TO DO - Give again, word for word, only the lines from the one containing "point = shown.matrix_world" through the final line.

[start]

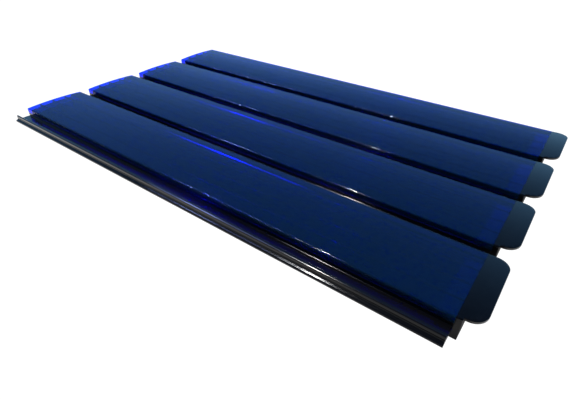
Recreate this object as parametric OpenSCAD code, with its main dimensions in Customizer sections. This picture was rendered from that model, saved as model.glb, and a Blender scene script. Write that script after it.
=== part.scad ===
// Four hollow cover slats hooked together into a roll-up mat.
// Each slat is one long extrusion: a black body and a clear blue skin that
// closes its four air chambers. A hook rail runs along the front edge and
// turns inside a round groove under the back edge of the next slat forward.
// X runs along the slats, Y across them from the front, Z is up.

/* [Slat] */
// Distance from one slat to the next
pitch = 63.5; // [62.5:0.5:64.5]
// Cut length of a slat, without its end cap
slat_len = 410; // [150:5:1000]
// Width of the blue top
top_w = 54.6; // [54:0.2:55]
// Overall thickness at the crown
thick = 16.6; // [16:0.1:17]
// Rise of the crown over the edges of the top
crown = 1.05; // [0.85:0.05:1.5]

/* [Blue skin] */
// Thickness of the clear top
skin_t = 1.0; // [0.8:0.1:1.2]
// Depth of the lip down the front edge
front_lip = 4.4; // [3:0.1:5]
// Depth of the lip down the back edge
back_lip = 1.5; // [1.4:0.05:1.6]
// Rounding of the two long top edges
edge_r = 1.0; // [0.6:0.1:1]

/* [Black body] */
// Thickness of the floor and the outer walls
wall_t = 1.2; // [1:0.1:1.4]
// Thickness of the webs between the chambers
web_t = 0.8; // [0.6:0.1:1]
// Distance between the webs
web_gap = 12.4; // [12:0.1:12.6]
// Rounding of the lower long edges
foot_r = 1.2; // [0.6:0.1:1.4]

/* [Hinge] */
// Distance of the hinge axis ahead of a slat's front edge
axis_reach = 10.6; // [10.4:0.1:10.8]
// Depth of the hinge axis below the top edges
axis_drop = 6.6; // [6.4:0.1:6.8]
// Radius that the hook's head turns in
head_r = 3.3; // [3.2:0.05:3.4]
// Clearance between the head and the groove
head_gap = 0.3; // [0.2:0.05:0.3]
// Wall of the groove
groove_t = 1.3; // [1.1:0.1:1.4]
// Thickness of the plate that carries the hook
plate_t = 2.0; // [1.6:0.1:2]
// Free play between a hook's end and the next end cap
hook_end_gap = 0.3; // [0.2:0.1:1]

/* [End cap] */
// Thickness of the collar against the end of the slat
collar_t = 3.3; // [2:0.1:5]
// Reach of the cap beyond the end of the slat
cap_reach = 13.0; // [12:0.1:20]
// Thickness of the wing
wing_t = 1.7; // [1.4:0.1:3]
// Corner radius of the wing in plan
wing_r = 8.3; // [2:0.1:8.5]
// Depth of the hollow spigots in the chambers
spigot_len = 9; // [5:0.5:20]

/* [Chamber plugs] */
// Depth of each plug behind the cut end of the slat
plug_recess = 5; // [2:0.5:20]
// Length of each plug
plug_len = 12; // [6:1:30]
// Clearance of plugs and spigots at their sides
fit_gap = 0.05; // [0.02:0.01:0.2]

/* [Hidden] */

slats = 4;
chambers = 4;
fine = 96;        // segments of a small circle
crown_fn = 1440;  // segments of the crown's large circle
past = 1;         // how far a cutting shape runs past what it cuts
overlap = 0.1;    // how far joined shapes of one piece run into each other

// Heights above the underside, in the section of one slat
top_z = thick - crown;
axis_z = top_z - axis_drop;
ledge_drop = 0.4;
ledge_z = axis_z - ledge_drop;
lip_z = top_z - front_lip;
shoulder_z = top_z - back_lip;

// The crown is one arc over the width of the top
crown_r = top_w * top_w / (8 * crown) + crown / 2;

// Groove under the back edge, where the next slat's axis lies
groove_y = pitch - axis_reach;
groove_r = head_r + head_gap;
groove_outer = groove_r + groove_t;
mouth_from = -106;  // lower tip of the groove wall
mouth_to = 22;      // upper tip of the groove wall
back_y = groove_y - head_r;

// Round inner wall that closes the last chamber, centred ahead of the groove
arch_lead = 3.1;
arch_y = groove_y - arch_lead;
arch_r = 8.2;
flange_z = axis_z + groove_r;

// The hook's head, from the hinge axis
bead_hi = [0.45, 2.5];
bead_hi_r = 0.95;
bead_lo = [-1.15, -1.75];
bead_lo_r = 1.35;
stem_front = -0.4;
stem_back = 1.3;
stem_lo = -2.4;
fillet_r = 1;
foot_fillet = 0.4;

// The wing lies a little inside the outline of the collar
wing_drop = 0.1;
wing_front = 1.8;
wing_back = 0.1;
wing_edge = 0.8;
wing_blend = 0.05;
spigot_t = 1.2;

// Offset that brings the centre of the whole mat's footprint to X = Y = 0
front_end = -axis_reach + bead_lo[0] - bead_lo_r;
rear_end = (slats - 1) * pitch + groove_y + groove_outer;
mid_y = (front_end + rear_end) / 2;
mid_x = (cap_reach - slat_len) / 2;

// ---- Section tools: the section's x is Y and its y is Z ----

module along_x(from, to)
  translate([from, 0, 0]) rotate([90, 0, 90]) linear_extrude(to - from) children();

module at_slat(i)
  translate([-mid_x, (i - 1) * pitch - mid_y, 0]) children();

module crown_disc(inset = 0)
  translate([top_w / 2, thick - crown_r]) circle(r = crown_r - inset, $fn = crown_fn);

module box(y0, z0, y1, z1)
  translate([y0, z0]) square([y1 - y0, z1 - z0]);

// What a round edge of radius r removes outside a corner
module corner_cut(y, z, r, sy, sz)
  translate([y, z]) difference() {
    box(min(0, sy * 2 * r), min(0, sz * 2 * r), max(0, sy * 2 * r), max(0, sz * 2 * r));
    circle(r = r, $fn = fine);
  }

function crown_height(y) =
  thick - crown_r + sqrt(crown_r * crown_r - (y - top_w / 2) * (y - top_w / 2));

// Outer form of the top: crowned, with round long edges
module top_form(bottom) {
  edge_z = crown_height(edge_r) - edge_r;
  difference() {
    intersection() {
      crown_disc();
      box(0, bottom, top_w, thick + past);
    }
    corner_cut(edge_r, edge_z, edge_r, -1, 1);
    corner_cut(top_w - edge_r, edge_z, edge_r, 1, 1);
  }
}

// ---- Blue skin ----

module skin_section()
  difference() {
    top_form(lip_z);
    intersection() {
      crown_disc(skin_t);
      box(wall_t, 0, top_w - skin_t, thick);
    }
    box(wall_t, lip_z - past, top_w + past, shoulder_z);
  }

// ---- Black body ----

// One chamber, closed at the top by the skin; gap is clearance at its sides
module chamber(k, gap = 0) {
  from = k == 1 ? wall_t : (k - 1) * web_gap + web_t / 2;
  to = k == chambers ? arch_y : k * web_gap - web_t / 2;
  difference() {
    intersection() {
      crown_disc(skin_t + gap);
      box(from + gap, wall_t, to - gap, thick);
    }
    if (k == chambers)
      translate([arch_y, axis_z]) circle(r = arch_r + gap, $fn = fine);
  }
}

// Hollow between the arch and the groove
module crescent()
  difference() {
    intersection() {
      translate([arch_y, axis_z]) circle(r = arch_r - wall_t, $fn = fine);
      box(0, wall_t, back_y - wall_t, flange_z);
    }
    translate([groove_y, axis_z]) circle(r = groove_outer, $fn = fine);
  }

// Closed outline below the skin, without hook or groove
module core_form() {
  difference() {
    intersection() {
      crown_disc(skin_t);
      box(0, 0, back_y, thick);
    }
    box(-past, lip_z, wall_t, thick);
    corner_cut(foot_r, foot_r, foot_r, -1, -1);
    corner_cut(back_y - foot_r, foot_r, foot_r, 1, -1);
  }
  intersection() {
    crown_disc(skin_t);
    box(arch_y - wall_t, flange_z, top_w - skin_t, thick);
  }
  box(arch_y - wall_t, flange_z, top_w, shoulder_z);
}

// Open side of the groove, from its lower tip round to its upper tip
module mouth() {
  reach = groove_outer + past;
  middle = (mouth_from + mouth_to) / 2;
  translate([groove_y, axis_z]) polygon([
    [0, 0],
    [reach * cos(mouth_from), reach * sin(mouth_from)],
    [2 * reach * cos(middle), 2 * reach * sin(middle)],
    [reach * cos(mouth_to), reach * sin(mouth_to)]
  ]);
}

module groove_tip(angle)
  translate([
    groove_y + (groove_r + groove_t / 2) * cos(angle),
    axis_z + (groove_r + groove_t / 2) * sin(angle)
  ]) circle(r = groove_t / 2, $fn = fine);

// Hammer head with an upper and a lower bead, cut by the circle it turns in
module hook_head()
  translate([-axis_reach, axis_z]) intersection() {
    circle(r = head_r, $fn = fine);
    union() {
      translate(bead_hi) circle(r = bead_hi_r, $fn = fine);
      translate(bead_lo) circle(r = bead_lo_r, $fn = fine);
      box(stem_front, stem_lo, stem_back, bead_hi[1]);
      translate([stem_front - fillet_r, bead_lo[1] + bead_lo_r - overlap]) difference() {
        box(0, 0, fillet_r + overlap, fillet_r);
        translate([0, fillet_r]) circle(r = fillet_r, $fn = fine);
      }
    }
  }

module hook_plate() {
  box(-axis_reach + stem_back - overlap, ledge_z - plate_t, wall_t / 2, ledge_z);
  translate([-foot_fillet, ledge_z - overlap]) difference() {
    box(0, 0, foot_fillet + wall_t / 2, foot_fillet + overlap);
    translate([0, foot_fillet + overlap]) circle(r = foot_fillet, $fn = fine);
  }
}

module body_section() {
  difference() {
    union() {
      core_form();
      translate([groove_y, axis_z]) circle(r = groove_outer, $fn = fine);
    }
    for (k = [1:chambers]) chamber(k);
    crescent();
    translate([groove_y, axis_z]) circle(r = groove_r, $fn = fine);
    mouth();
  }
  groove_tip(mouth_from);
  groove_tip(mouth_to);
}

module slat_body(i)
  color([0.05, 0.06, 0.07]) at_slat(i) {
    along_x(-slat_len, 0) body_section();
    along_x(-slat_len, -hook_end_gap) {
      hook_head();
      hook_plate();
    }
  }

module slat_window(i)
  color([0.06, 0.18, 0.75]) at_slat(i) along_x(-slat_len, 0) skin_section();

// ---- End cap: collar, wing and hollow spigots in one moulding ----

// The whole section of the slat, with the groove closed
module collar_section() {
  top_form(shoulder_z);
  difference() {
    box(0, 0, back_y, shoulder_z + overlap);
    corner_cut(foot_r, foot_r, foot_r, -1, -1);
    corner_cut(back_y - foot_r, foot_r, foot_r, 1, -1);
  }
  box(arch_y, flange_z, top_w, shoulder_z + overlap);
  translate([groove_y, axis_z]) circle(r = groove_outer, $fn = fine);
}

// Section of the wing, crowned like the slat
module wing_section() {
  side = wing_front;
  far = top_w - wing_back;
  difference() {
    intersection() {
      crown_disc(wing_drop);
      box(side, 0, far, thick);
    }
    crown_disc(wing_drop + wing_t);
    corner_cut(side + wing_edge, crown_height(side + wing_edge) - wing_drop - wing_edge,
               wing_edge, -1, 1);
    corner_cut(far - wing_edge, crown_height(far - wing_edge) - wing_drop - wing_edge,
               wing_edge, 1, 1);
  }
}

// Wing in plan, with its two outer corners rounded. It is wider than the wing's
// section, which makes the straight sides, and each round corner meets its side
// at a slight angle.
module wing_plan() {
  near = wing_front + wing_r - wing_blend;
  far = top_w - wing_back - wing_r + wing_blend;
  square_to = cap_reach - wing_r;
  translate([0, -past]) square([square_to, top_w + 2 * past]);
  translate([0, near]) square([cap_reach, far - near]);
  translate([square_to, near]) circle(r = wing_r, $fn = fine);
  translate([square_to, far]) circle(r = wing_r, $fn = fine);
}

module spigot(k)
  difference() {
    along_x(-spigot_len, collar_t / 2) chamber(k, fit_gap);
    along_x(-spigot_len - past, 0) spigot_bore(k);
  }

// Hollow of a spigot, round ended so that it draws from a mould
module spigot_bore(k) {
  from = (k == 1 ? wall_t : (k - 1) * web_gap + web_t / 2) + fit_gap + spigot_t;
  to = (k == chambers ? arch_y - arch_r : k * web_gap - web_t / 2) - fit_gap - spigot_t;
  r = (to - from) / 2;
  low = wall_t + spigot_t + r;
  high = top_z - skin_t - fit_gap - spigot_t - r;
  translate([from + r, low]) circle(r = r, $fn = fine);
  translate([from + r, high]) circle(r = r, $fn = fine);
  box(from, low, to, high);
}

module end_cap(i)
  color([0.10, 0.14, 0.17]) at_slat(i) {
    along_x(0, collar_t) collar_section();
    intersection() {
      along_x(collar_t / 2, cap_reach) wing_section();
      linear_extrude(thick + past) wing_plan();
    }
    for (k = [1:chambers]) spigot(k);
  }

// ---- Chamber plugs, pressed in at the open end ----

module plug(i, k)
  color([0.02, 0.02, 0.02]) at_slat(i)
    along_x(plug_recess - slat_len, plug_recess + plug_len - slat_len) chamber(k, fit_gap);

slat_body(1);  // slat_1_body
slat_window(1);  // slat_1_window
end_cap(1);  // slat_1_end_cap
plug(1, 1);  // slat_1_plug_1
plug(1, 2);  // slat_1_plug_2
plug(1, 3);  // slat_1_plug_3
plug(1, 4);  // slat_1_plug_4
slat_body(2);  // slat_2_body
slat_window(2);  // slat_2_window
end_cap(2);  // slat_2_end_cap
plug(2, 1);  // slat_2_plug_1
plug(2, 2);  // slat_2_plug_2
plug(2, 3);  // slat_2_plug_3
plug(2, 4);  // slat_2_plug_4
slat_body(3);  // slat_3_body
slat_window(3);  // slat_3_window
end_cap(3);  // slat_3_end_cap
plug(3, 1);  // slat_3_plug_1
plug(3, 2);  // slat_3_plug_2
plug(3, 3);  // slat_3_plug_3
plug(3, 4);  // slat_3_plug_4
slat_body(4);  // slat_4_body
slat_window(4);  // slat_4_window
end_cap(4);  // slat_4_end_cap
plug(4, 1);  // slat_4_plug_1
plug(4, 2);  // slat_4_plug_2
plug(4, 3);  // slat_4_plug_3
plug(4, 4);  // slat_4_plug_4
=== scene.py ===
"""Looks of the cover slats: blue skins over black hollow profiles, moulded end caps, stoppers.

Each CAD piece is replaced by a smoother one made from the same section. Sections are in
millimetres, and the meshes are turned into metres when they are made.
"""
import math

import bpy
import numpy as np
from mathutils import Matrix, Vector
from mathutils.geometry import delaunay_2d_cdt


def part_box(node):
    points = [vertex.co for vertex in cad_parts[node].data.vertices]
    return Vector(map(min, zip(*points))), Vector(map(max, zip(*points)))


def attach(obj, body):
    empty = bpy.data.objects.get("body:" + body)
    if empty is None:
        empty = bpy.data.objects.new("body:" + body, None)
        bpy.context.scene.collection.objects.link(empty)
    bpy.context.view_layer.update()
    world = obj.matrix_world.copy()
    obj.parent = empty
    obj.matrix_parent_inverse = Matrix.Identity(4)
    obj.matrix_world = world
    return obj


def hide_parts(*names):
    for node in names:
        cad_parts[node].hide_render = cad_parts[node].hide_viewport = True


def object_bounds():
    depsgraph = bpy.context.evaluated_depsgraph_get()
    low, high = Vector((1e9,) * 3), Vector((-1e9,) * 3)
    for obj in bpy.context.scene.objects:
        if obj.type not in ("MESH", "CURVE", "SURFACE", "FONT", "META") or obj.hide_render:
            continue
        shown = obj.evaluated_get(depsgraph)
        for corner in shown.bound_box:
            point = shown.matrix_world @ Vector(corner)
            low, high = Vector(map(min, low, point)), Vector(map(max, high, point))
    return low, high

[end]

COMPLETED TASK -
            point = shown.matrix_world @ Vector(corner)
            low, high = Vector(map(min, low, point)), Vector(map(max, high, point))
    return low, high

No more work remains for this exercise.